A. Find the magnitude of the tension T in the cable.

B. Find the magnitude of the horizontal component of the force exerted on the strut by the hinge?

C. Find the magnitude of the vertical component of the force exerted on the strut by the hinge?

My visual of how i set it up (sorry is messy did in paint)

## Homework Equations

$$\sum$$Fx = 0
$$\sum$$Fy = 0
H-T = 0
V- Ws - W = 0
(I called point A the bottom left forgot to label sorry)
$$\sum$$TA = TtT -XsWs-XwW =0
cos phi = Xs/.5L
Xs = L/2 cos phi
Xw = L cos phi
Xt = L sin phi

## The Attempt at a Solution

i got all these equations but im not really sure how to apply this since we have only done vertical and horizontal struts nothing with 2 different angles.
Basically you are interested in the ∑ T = 0. Once you determine the component of T that is keeping the thing up, the rest is easy.

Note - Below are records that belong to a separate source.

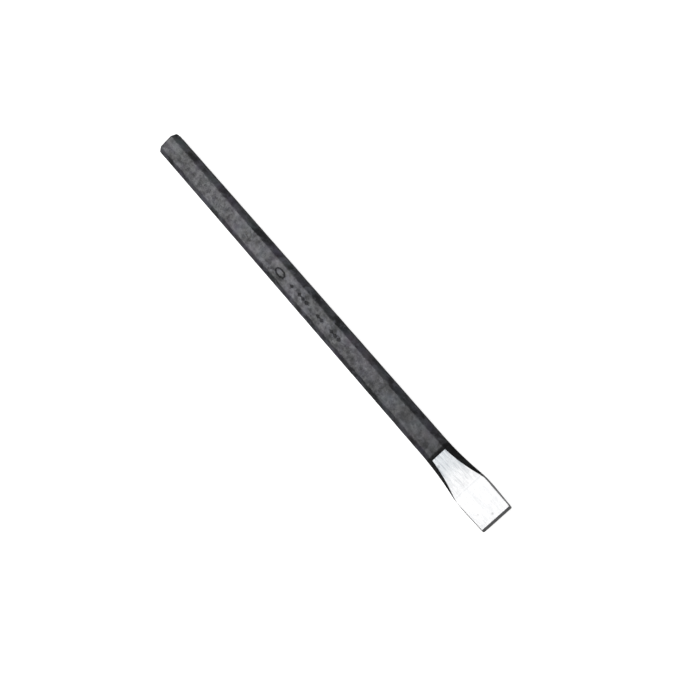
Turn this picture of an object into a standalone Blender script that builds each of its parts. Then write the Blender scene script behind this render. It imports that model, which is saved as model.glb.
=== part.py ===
"""Flat cold chisel: one steel forging, and the black finish on the faces that were never ground.

Frame: +X runs from the struck head to the cutting edge, +Y across the width and +Z up. The chisel lies on
its lower flat, and the origin is under its middle, on the surface that it lies on. Lengths are in metres.
"""

import math

import bmesh
import bpy

MM = 0.001
DEG = math.pi / 180.0

# The bar is a flattened octagon, from the head to the start of the flare.
LENGTH = 300.0 * MM
BAR_WIDTH = 15.5 * MM
BAR_THICKNESS = 11.0 * MM
BAR_CHAMFER = 3.1 * MM  # each leg of the four long 45 degree corners
HEAD_CHAMFER = 1.0 * MM  # each leg of the bevel around the struck face

# The forged end grows wider with the square of the distance from the start of the flare.
FLARE_START = 98.0 * MM
FLARE_RATE = 2.85  # growth of the half width, in metres for each square metre

# The ground cheeks: a shallow shoulder, a ramp that steepens, a flatter blade and the cutting bevel.
GRIND_START = 104.0 * MM
SHOULDER_DEPTH = 0.25 * MM
RAMP_END = 126.0 * MM
RAMP_FIRST_ANGLE = 3.0 * DEG
RAMP_LAST_ANGLE = 9.0 * DEG
BEVEL_LENGTH = 1.6 * MM
BEVEL_ROOT_THICKNESS = 2.1 * MM
EDGE_LAND = 0.1 * MM  # the blunt strip that is left along the cutting edge

# The ground sides: a round shoulder where the flare was taken back, then two sides that close in slightly.
SIDE_START = 124.0 * MM
SIDE_SHOULDER_END = 136.0 * MM
BLADE_WIDTH = 21.0 * MM
EDGE_WIDTH = 20.4 * MM
SIDE_SHOULDER_RADIUS = 88.0 * MM

# The finish is a film over the steel, drawn thicker than the real one.
FILM = 0.2 * MM
FILM_GAP = 0.3 * MM

FLARE_STEPS = 16
ARC_STEPS = 8
GUIDE_MARGIN = 5.0 * MM  # how far a guide passes the steel where it bounds nothing
TIP_MARGIN = 0.02 * MM  # how far the cheek guide passes the end of the blank
WELD_DISTANCE = 0.001 * MM
NEAR = 0.1 * MM  # a point this close to a plane counts as lying on it

HEAD_X = -LENGTH / 2
EDGE_X = LENGTH / 2
MID_Z = BAR_THICKNESS / 2


def clear_scene():
    for found in list(bpy.data.objects):
        bpy.data.objects.remove(found, do_unlink=True)


def new_collection(name):
    collection = bpy.data.collections.new(name)
    bpy.context.scene.collection.children.link(collection)
    return collection


def principled(name, color, roughness, metallic):
    material = bpy.data.materials.new(name)
    material.use_nodes = True
    shader = material.node_tree.nodes["Principled BSDF"]
    shader.inputs["Base Color"].default_value = (*color, 1.0)
    shader.inputs["Roughness"].default_value = roughness
    shader.inputs["Metallic"].default_value = metallic
    return material


def mark_as_cutter(solid):
    solid.display_type = "WIRE"
    solid.hide_render = True


def prism(name, outline, half_depth, collection):
    """The solid between two copies of a flat outline, half_depth above and below its plane."""
    curve = bpy.data.curves.new(name, "CURVE")
    curve.dimensions = "2D"
    curve.fill_mode = "BOTH"
    curve.extrude = half_depth
    spline = curve.splines.new("POLY")
    spline.points.add(len(outline) - 1)
    for point, (across, up) in zip(spline.points, outline):
        point.co = (across, up, 0.0, 1.0)
    spline.use_cyclic_u = True
    drawn = bpy.data.objects.new(name + "_outline", curve)
    collection.objects.link(drawn)
    depsgraph = bpy.context.evaluated_depsgraph_get()
    mesh = bpy.data.meshes.new_from_object(drawn.evaluated_get(depsgraph))
    mesh.name = name
    bpy.data.objects.remove(drawn, do_unlink=True)
    cage = bmesh.new()
    cage.from_mesh(mesh)
    bmesh.ops.remove_doubles(cage, verts=cage.verts, dist=WELD_DISTANCE)
    cage.to_mesh(mesh)
    cage.free()
    solid = bpy.data.objects.new(name, mesh)
    collection.objects.link(solid)
    return solid


def mirrored(half_outline):
    """The outline whose upper half is given from its left end to its right end."""
    return half_outline + [(across, -up) for across, up in reversed(half_outline)]


def bevel_edges(cage, edges, width, segments):
    bmesh.ops.bevel(
        cage,
        geom=edges,
        offset=width,
        offset_type="OFFSET",
        segments=segments,
        profile=0.5,
        affect="EDGES",
    )


def flare(along):
    """How much each side of the forging has moved out at a distance along it."""
    return FLARE_RATE * max(0.0, along - FLARE_START) ** 2


def forged_blank(name, inset, collection):
    """The forging before it was ground, with every face but the blade's end moved in by inset."""
    head_x = HEAD_X + inset
    # Moving a 45 degree corner in with its neighbours shortens its legs by this share of the inset.
    corner_loss = inset * (2.0 - math.sqrt(2.0))
    cage = bmesh.new()
    bmesh.ops.create_cube(cage, size=1.0)
    size = (EDGE_X - head_x, BAR_WIDTH - 2.0 * inset, BAR_THICKNESS - 2.0 * inset)
    bmesh.ops.scale(cage, vec=size, verts=cage.verts)
    bmesh.ops.translate(cage, vec=((EDGE_X + head_x) / 2, 0.0, 0.0), verts=cage.verts)
    long_edges = [edge for edge in cage.edges if edge.calc_length() > LENGTH / 2]
    bevel_edges(cage, long_edges, BAR_CHAMFER - corner_loss, 1)
    head_edges = [edge for edge in cage.edges if all(vert.co.x < head_x + NEAR for vert in edge.verts)]
    bevel_edges(cage, head_edges, HEAD_CHAMFER - corner_loss, 2)
    for step in range(FLARE_STEPS):
        station = FLARE_START + (EDGE_X - FLARE_START) * step / FLARE_STEPS
        everything = cage.verts[:] + cage.edges[:] + cage.faces[:]
        bmesh.ops.bisect_plane(cage, geom=everything, plane_co=(station, 0.0, 0.0), plane_no=(1.0, 0.0, 0.0))
    for vert in cage.verts:
        vert.co.y += math.copysign(flare(vert.co.x), vert.co.y)
    mesh = bpy.data.meshes.new(name)
    cage.to_mesh(mesh)
    cage.free()
    blank = bpy.data.objects.new(name, mesh)
    blank.location.z = MID_Z
    collection.objects.link(blank)
    return blank


def cheek_outline():
    """What grinding the cheeks leaves, seen from the side: depths are above and below the middle plane."""
    half = [
        (HEAD_X - GUIDE_MARGIN, BAR_THICKNESS),
        (GRIND_START, BAR_THICKNESS),
    ]
    depth = BAR_THICKNESS / 2 - SHOULDER_DEPTH
    step_length = (RAMP_END - GRIND_START) / ARC_STEPS
    half.append((GRIND_START, depth))
    for step in range(ARC_STEPS):
        share = (step + 0.5) / ARC_STEPS
        angle = RAMP_FIRST_ANGLE + (RAMP_LAST_ANGLE - RAMP_FIRST_ANGLE) * share
        depth -= step_length * math.tan(angle)
        half.append((GRIND_START + step_length * (step + 1), depth))
    half.append((EDGE_X - BEVEL_LENGTH, BEVEL_ROOT_THICKNESS / 2))
    bevel_slope = (BEVEL_ROOT_THICKNESS - EDGE_LAND) / 2 / BEVEL_LENGTH
    half.append((EDGE_X + TIP_MARGIN, EDGE_LAND / 2 - bevel_slope * TIP_MARGIN))
    return mirrored(half)


def side_outline():
    """What grinding the sides leaves, seen from above."""
    half = [
        (HEAD_X - GUIDE_MARGIN, BLADE_WIDTH),
        (SIDE_START, BLADE_WIDTH),
    ]
    for step in range(ARC_STEPS + 1):
        back = (SIDE_SHOULDER_END - SIDE_START) * (1.0 - step / ARC_STEPS)
        half.append((SIDE_SHOULDER_END - back, BLADE_WIDTH / 2 - back**2 / (2.0 * SIDE_SHOULDER_RADIUS)))
    taper = (BLADE_WIDTH - EDGE_WIDTH) / 2 / (EDGE_X - SIDE_SHOULDER_END)
    half.append((EDGE_X + GUIDE_MARGIN, EDGE_WIDTH / 2 - taper * GUIDE_MARGIN))
    return mirrored(half)


def grinding_guides(collection):
    """The two solids that a ground piece must stay inside: one bounds its cheeks, the other its sides."""
    cheeks = prism("cheek_guide", cheek_outline(), BLADE_WIDTH, collection)
    cheeks.rotation_euler.x = math.pi / 2
    cheeks.location.z = MID_Z
    sides = prism("side_guide", side_outline(), BAR_THICKNESS, collection)
    sides.location.z = MID_Z
    for guide in (cheeks, sides):
        mark_as_cutter(guide)
    return cheeks, sides


def add_boolean(target, cutter, operation):
    cut = target.modifiers.new(cutter.name, "BOOLEAN")
    cut.object = cutter
    cut.operation = operation
    cut.solver = "EXACT"


def forged_steel_body(parts, guides):
    """The steel under the finish, which comes out to its full size where it is ground."""
    body = forged_blank("forged_steel_body", FILM + FILM_GAP, parts)
    for guide in guides:
        add_boolean(body, guide, "INTERSECT")
    body.data.materials.append(principled("ground_steel", (0.72, 0.73, 0.74), 0.28, 1.0))
    return body


def black_coating(parts, cutters, guides):
    """The finish on the head, the shank and the tails beside the blade, open where the grinding begins."""
    coating = forged_blank("black_coating", 0.0, parts)
    hollow = forged_blank("coating_hollow", FILM, cutters)
    mark_as_cutter(hollow)
    for guide in guides:
        add_boolean(coating, guide, "INTERSECT")
    add_boolean(coating, hollow, "DIFFERENCE")
    coating.data.materials.append(principled("black_finish", (0.045, 0.046, 0.05), 0.42, 0.0))
    return coating


def main():
    clear_scene()
    parts = new_collection("cold_chisel")
    cutters = new_collection("cutters")
    guides = grinding_guides(cutters)
    forged_steel_body(parts, guides)
    black_coating(parts, cutters, guides)


main()
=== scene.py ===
"""Looks of the flat cold chisel: a steel forging that is ground bright at the blade, and its black finish.

Both pieces are lofted from one family of sections. The section is an octagon given by how far each of its
eight faces lies from the chisel's middle line, so that a face can be a forged one, which is black and a
little uneven, or a ground one, which is bare steel and cuts the forged ones off cleanly.
"""

import math

import bmesh
import bpy
from mathutils import Matrix, Vector, noise


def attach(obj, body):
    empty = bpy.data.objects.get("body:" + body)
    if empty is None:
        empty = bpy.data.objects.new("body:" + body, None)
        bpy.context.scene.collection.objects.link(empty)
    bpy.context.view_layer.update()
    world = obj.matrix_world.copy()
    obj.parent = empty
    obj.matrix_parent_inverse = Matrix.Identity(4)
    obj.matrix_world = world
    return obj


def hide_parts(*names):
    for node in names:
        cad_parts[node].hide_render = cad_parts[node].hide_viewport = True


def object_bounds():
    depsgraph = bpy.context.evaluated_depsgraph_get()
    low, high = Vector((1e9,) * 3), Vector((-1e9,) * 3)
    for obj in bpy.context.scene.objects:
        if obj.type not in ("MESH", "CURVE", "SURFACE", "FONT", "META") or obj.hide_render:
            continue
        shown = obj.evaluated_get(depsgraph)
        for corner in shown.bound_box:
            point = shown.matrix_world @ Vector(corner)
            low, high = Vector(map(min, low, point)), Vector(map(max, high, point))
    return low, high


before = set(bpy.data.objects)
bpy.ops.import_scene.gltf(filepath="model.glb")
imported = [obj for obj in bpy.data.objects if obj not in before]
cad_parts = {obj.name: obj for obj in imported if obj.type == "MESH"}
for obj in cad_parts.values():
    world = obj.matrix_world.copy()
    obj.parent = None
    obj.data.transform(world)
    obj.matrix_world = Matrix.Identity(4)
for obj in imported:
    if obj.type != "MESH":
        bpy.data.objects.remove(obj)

CAD_LOW, CAD_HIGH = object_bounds()

MM = 0.001
DEG = math.pi / 180.0

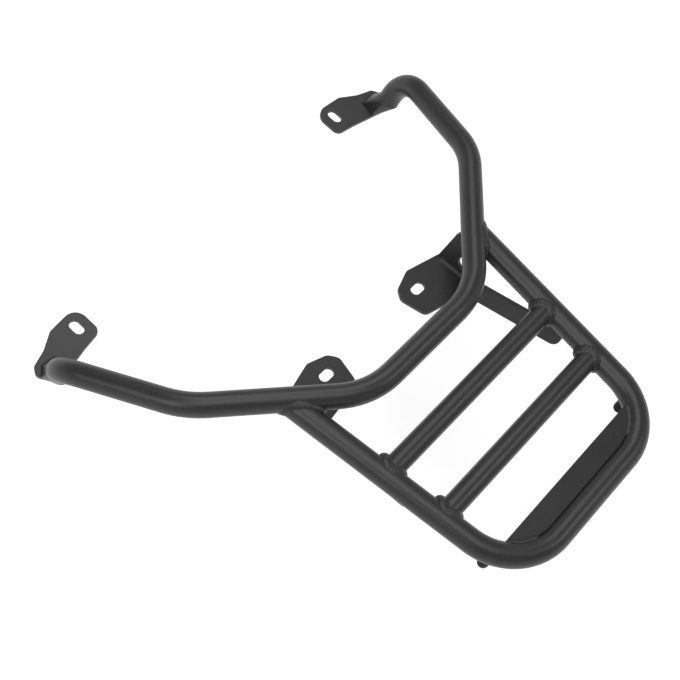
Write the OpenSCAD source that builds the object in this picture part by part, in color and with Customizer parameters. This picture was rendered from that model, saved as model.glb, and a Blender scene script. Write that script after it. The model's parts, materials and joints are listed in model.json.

From your drawing then, you see that you have 3 forces.

a) the weight of the strut acting through the CoM
b) the weight of the box at the end
c) the horizontal component of Tension acting to balance these.

Having different angles is no problem then really because in each case you are interested only in the moment arm that is the projection of each of these forces through either the vertical or horizontal. You've done almost all the work OK.

You applied θ (in this case cosθ) to the vertical forces and φ to the Tension (sinφ that determines the horizontal component of T to sinθ*L the height it is applied). It looks like you have all the pieces already, so just write your equation

T*sinφ*(sinθ*L) = Mstrut*g*cosθ *(L/2) + M1*g*cosθ*L

Where L is the length of the strut, that you are not given ... but which simply cancels out right?